[BEGIN Raw data]

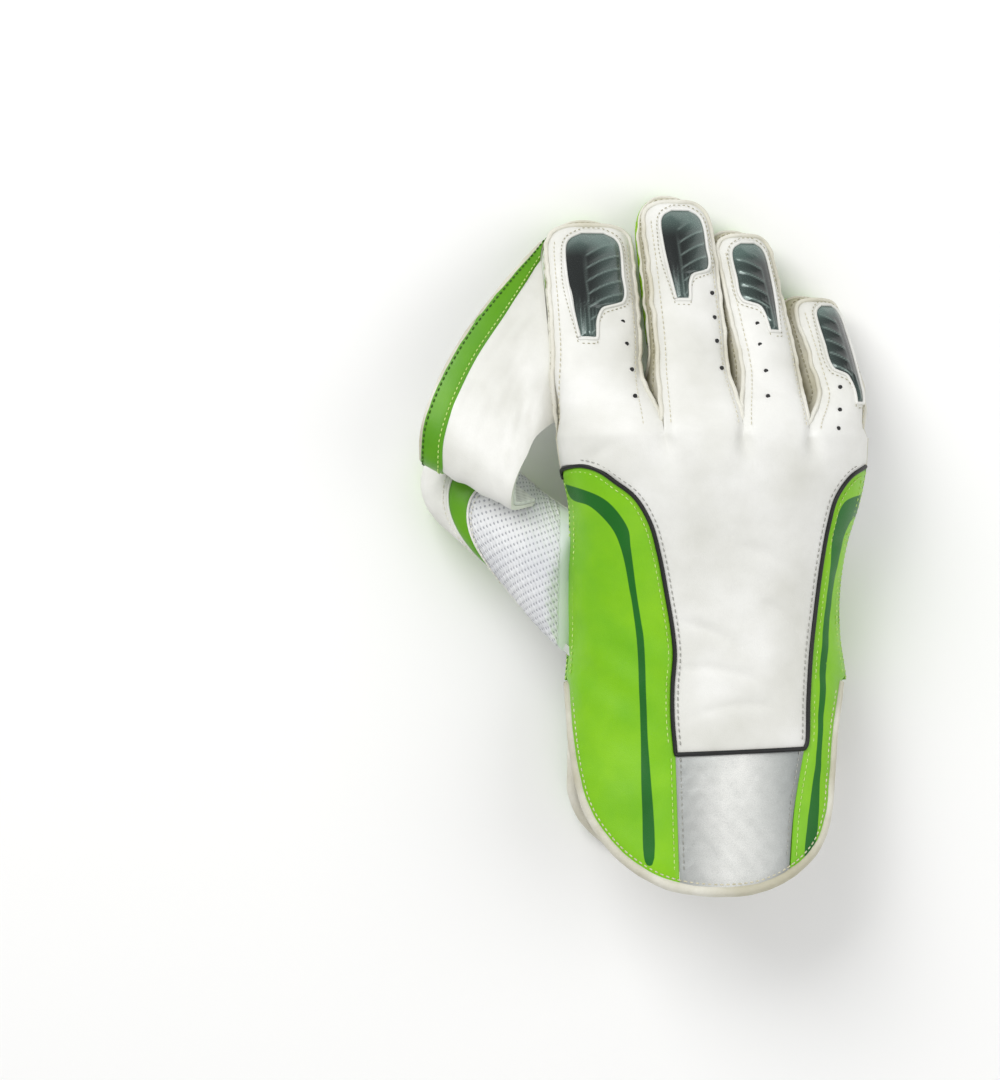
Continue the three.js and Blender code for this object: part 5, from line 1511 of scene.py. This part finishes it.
def finger_edge_rows(f):
    """Rows of stitches along both sides of a finger's back."""
    for side in (-1, 1):
        t = np.linspace(0.05, 0.93, 120)
        away = side * (1 - 2.2 / (f.back_half * np.maximum(f.narrow(t, "back"), 0.2)))
        finger_row(f, cream_stitches, t, away, 0.0 + 0 * t, pitch=2.5, length=1.7, radius=0.2)


# Each vent is a dark disc: painted shade standing for the dark inside of the hole
def finger_vents(f):
    for x, y in VENTS[f.name]:
        t, across = finger_place(f, x, y)
        centre = f.back(np.array(t), np.array(across), np.array(0.78))
        out = f.back(np.array(t), np.array(across), np.array(1.78)) - centre
        out /= np.linalg.norm(out)
        ahead = np.cross(out, f.right)
        ahead /= np.linalg.norm(ahead)
        aside = np.cross(ahead, out)
        start = len(vent_points)
        angles = np.linspace(0, 2 * math.pi, 16, endpoint=False)
        for radius, rise in ((0.95, -0.4), (0.92, 0.16), (0.7, 0.22), (0.4, 0.2), (0.0, 0.2)):
            for angle in angles:
                spoke = ahead * math.cos(angle) + aside * math.sin(angle)
                vent_points.append(centre + spoke * max(radius, 0.01) + out * rise)
        for i in range(4):
            for j in range(16):
                n = (j + 1) % 16
                vent_faces.append([start + i * 16 + j, start + i * 16 + n, start + (i + 1) * 16 + n,
                                   start + (i + 1) * 16 + j])


for k, f in enumerate(fingers):
    side_points, side_normals = finger_side(k, f)
    finger_seams(k, f, side_points, side_normals)
    finger_rubbers(f)
    finger_guard(f)
    finger_edge_rows(f)
    finger_vents(f)
# Dark discs over the vents, painted shade for the holes
vents = make_object("vent_shade_discs", vent_points, vent_faces, [BLACK], None, None, 60)
finish_piece(vents, [])


# Thumb stall

def thumb_skin(t, turn, upper, depth):
    t, turn, depth = same_shape(t, turn, depth)
    heading = np.array([-math.sin(THUMB_HEADING), math.cos(THUMB_HEADING), 0])
    across = np.array([heading[1], -heading[0], 0])
    start, n = THUMB_TIP
    s = np.clip((t - start) / (1 - start), 0, 1)
    narrow = power(1 - power(s, n), 1 / n)
    half = mix(THUMB_ROOT_WIDTH, 1, smoothstep(t, -0.1, 0.5)) * THUMB_WIDTH / 2 - depth
    angle = math.pi / 2 * turn
    a = half * narrow * np.sin(angle)
    b = upper * (THUMB_DEPTH / 2 - depth) * narrow * power(np.cos(angle), THUMB_SQUARENESS)
    root = np.array([THUMB_ROOT[0] * PALM_WIDTH, WRIST_Y + THUMB_ROOT[1] * PALM_LENGTH,
                     THUMB_ROOT[2] * KNUCKLE_HEIGHT])
    point = root + (t * (THUMB_REACH - depth))[..., None] * heading + a[..., None] * across
    height = thumb_height(t) + b
    if upper > 0:
        left, _, _, _, seam_left, *_ = section(point[..., 1])
        outside = left - point[..., 0]
        cap = seam_left + 2.5 - depth + 0.75 * np.maximum(outside, 0) + 0.5 * np.minimum(outside, 0)
        height = np.where(point[..., 1] < KNUCKLE_Y, soft_min(height, cap, 3.0), height)
    point[..., 2] = np.maximum(height, np.maximum(depth, 0))
    return point


def soft_min(a, b, width):
    h = np.clip(0.5 + 0.5 * (b - a) / width, 0, 1)
    return mix(b, a, h) - width * h * (1 - h)


def inside_hand(p):
    left, right, *_ = section(p[..., 1])
    x = np.clip(p[..., 0], left + 0.01, right - 0.01)
    top = back_skin(back_angle(x, p[..., 1]), p[..., 1])[..., 2]
    low = palm_skin(palm_angle(x, p[..., 1]), p[..., 1])[..., 2]
    return (p[..., 0] > left) & (p[..., 0] < right) & (p[..., 2] < top) & (p[..., 2] > low)


def leaves_hand(turn, upper):
    """Share of the thumb's length where its skin comes out of the hand, a little inside."""
    t = np.linspace(-0.3, 0.6, 240)
    T, R = np.meshgrid(t, turn, indexing="ij")
    within = inside_hand(thumb_skin(T, R, upper, 0.0))
    last = np.where(within.any(axis=0), len(t) - 1 - np.argmax(within[::-1], axis=0), 0)
    return t[last] - 1.5 / THUMB_REACH


def stripe_start(turn):
    middle, edge, _ = THUMB_STRIPE
    return middle - (middle - edge) * power(-turn, 1.8)


def pad_start(turn):
    """The pad's lower edge, round like the end of a leaf."""
    return THUMB_PAD_START + mix(-0.1, 0.16, turn**2)


def thumb_part(name, upper, start, end, material, cad, columns, rows, relief="", height=0.7, seed=90):
    turn = clustered(columns, 0.0)
    first = start(turn)[None]
    if end is None:
        rounded = tip_rows(rows, 0.45, 2.0, 0.0, 0.55)[:, None]
        T = first + (1 - first) * rounded
    else:
        T = mix(first, np.maximum(end(turn)[None], first + 0.004), np.linspace(0, 1, rows)[:, None])
    R = turn[None] + 0 * T
    base = thumb_skin(T, R, upper, 0.0)
    u, v = surface_run(base)
    from_start = (T - first) * THUMB_REACH
    to_end = np.full(T.shape, 99.0) if end is None else (end(turn)[None] - T) * THUMB_REACH
    seam_gap = (1 - np.abs(R)) * THUMB_WIDTH * 0.6
    near = np.minimum(np.minimum(np.where(first > 0.02, from_start, 99), to_end), seam_gap)
    near = np.maximum(near, 0)
    uneven = 0.25 * waves(base[..., 0], base[..., 1], seed, 17)
    stand = height * (1 - np.exp(-near / 1.8)) + uneven * np.clip(near / 4, 0, 1)
    # Painted shade near the part's edges and seams; the same value fades the dimples there
    values = {"hollow": np.exp(-near / 1.3) * 0.8}
    if relief == "rubber":
        values["dimple"] = dimples(u, v)
        stand = stand - DIMPLE_DEPTH * (1 - values["dimple"]) * (1 - values["hollow"])
    if relief == "mesh":
        left = section(base[..., 1])[0]
        plain = 1 - smoothstep(left - base[..., 0], 4.5, 5.0)
        values.update(u=u, v=v, plain=plain)
        lattice = np.abs(np.sin(math.pi * (u + v) / 6.6)) * np.abs(np.sin(math.pi * (u - v) / 6.6))
        stand = stand + (0.45 * np.sqrt(lattice) - 0.25) * (1 - plain)
    if relief == "folds":
        for at in (0.74, 0.84, 0.92):
            fold = np.exp(-(((T - at - 0.05 * R * R) * THUMB_REACH / 1.7) ** 2))
            stand = stand - 0.5 * fold * (1 - np.abs(R))
    outer, inner = thumb_skin(T, R, upper, -stand), thumb_skin(T, R, upper, float(THUMB_WALL))
    obj = open_shell(name, outer, inner, material, values, LINING)
    return finish_piece(obj, cad)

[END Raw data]

◆ **Prompt**:
Restate the listing above word for word.

◆ **Exercise result**:
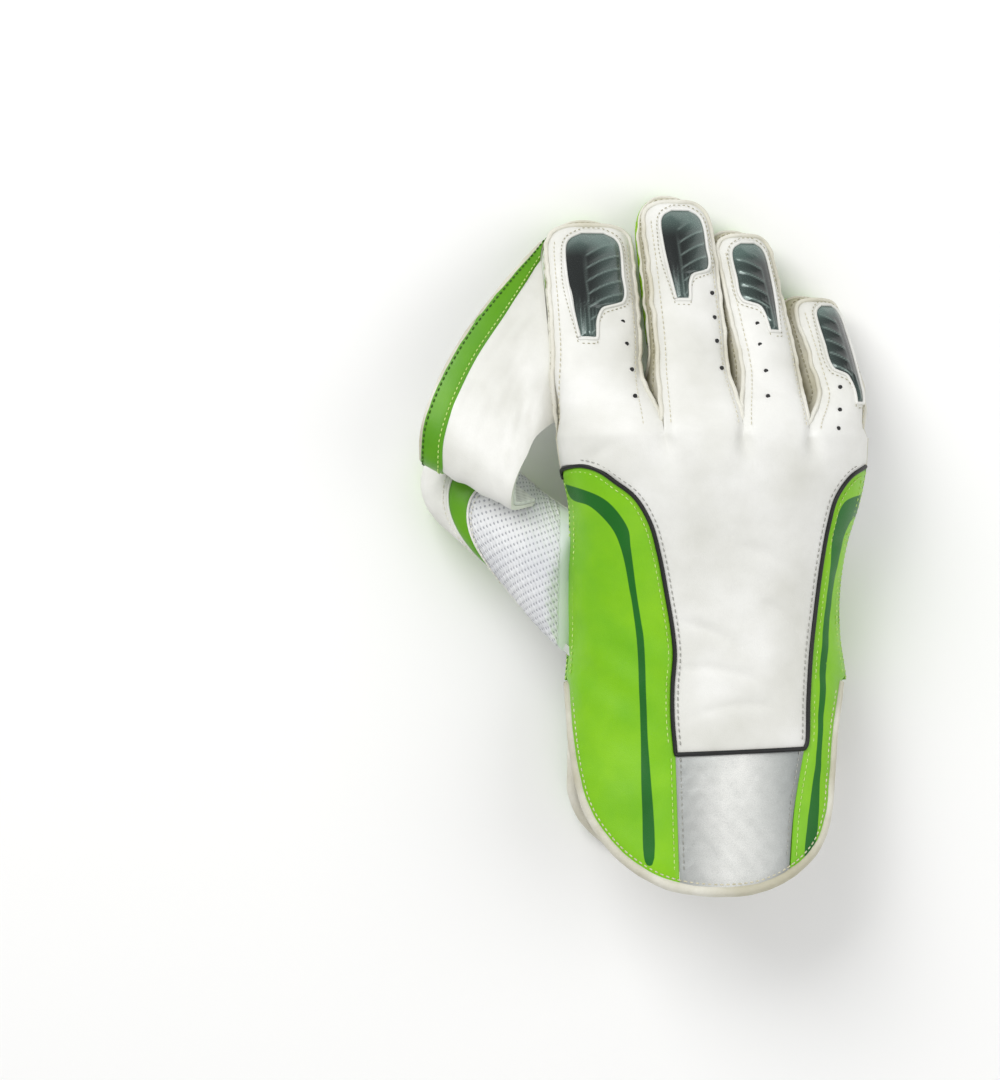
Continue the three.js and Blender code for this object: part 5, from line 1511 of scene.py. This part finishes it.
def finger_edge_rows(f):
    """Rows of stitches along both sides of a finger's back."""
    for side in (-1, 1):
        t = np.linspace(0.05, 0.93, 120)
        away = side * (1 - 2.2 / (f.back_half * np.maximum(f.narrow(t, "back"), 0.2)))
        finger_row(f, cream_stitches, t, away, 0.0 + 0 * t, pitch=2.5, length=1.7, radius=0.2)


# Each vent is a dark disc: painted shade standing for the dark inside of the hole
def finger_vents(f):
    for x, y in VENTS[f.name]:
        t, across = finger_place(f, x, y)
        centre = f.back(np.array(t), np.array(across), np.array(0.78))
        out = f.back(np.array(t), np.array(across), np.array(1.78)) - centre
        out /= np.linalg.norm(out)
        ahead = np.cross(out, f.right)
        ahead /= np.linalg.norm(ahead)
        aside = np.cross(ahead, out)
        start = len(vent_points)
        angles = np.linspace(0, 2 * math.pi, 16, endpoint=False)
        for radius, rise in ((0.95, -0.4), (0.92, 0.16), (0.7, 0.22), (0.4, 0.2), (0.0, 0.2)):
            for angle in angles:
                spoke = ahead * math.cos(angle) + aside * math.sin(angle)
                vent_points.append(centre + spoke * max(radius, 0.01) + out * rise)
        for i in range(4):
            for j in range(16):
                n = (j + 1) % 16
                vent_faces.append([start + i * 16 + j, start + i * 16 + n, start + (i + 1) * 16 + n,
                                   start + (i + 1) * 16 + j])


for k, f in enumerate(fingers):
    side_points, side_normals = finger_side(k, f)
    finger_seams(k, f, side_points, side_normals)
    finger_rubbers(f)
    finger_guard(f)
    finger_edge_rows(f)
    finger_vents(f)
# Dark discs over the vents, painted shade for the holes
vents = make_object("vent_shade_discs", vent_points, vent_faces, [BLACK], None, None, 60)
finish_piece(vents, [])


# Thumb stall

def thumb_skin(t, turn, upper, depth):
    t, turn, depth = same_shape(t, turn, depth)
    heading = np.array([-math.sin(THUMB_HEADING), math.cos(THUMB_HEADING), 0])
    across = np.array([heading[1], -heading[0], 0])
    start, n = THUMB_TIP
    s = np.clip((t - start) / (1 - start), 0, 1)
    narrow = power(1 - power(s, n), 1 / n)
    half = mix(THUMB_ROOT_WIDTH, 1, smoothstep(t, -0.1, 0.5)) * THUMB_WIDTH / 2 - depth
    angle = math.pi / 2 * turn
    a = half * narrow * np.sin(angle)
    b = upper * (THUMB_DEPTH / 2 - depth) * narrow * power(np.cos(angle), THUMB_SQUARENESS)
    root = np.array([THUMB_ROOT[0] * PALM_WIDTH, WRIST_Y + THUMB_ROOT[1] * PALM_LENGTH,
                     THUMB_ROOT[2] * KNUCKLE_HEIGHT])
    point = root + (t * (THUMB_REACH - depth))[..., None] * heading + a[..., None] * across
    height = thumb_height(t) + b
    if upper > 0:
        left, _, _, _, seam_left, *_ = section(point[..., 1])
        outside = left - point[..., 0]
        cap = seam_left + 2.5 - depth + 0.75 * np.maximum(outside, 0) + 0.5 * np.minimum(outside, 0)
        height = np.where(point[..., 1] < KNUCKLE_Y, soft_min(height, cap, 3.0), height)
    point[..., 2] = np.maximum(height, np.maximum(depth, 0))
    return point


def soft_min(a, b, width):
    h = np.clip(0.5 + 0.5 * (b - a) / width, 0, 1)
    return mix(b, a, h) - width * h * (1 - h)


def inside_hand(p):
    left, right, *_ = section(p[..., 1])
    x = np.clip(p[..., 0], left + 0.01, right - 0.01)
    top = back_skin(back_angle(x, p[..., 1]), p[..., 1])[..., 2]
    low = palm_skin(palm_angle(x, p[..., 1]), p[..., 1])[..., 2]
    return (p[..., 0] > left) & (p[..., 0] < right) & (p[..., 2] < top) & (p[..., 2] > low)


def leaves_hand(turn, upper):
    """Share of the thumb's length where its skin comes out of the hand, a little inside."""
    t = np.linspace(-0.3, 0.6, 240)
    T, R = np.meshgrid(t, turn, indexing="ij")
    within = inside_hand(thumb_skin(T, R, upper, 0.0))
    last = np.where(within.any(axis=0), len(t) - 1 - np.argmax(within[::-1], axis=0), 0)
    return t[last] - 1.5 / THUMB_REACH


def stripe_start(turn):
    middle, edge, _ = THUMB_STRIPE
    return middle - (middle - edge) * power(-turn, 1.8)


def pad_start(turn):
    """The pad's lower edge, round like the end of a leaf."""
    return THUMB_PAD_START + mix(-0.1, 0.16, turn**2)


def thumb_part(name, upper, start, end, material, cad, columns, rows, relief="", height=0.7, seed=90):
    turn = clustered(columns, 0.0)
    first = start(turn)[None]
    if end is None:
        rounded = tip_rows(rows, 0.45, 2.0, 0.0, 0.55)[:, None]
        T = first + (1 - first) * rounded
    else:
        T = mix(first, np.maximum(end(turn)[None], first + 0.004), np.linspace(0, 1, rows)[:, None])
    R = turn[None] + 0 * T
    base = thumb_skin(T, R, upper, 0.0)
    u, v = surface_run(base)
    from_start = (T - first) * THUMB_REACH
    to_end = np.full(T.shape, 99.0) if end is None else (end(turn)[None] - T) * THUMB_REACH
    seam_gap = (1 - np.abs(R)) * THUMB_WIDTH * 0.6
    near = np.minimum(np.minimum(np.where(first > 0.02, from_start, 99), to_end), seam_gap)
    near = np.maximum(near, 0)
    uneven = 0.25 * waves(base[..., 0], base[..., 1], seed, 17)
    stand = height * (1 - np.exp(-near / 1.8)) + uneven * np.clip(near / 4, 0, 1)
    # Painted shade near the part's edges and seams; the same value fades the dimples there
    values = {"hollow": np.exp(-near / 1.3) * 0.8}
    if relief == "rubber":
        values["dimple"] = dimples(u, v)
        stand = stand - DIMPLE_DEPTH * (1 - values["dimple"]) * (1 - values["hollow"])
    if relief == "mesh":
        left = section(base[..., 1])[0]
        plain = 1 - smoothstep(left - base[..., 0], 4.5, 5.0)
        values.update(u=u, v=v, plain=plain)
        lattice = np.abs(np.sin(math.pi * (u + v) / 6.6)) * np.abs(np.sin(math.pi * (u - v) / 6.6))
        stand = stand + (0.45 * np.sqrt(lattice) - 0.25) * (1 - plain)
    if relief == "folds":
        for at in (0.74, 0.84, 0.92):
            fold = np.exp(-(((T - at - 0.05 * R * R) * THUMB_REACH / 1.7) ** 2))
            stand = stand - 0.5 * fold * (1 - np.abs(R))
    outer, inner = thumb_skin(T, R, upper, -stand), thumb_skin(T, R, upper, float(THUMB_WALL))
    obj = open_shell(name, outer, inner, material, values, LINING)
    return finish_piece(obj, cad)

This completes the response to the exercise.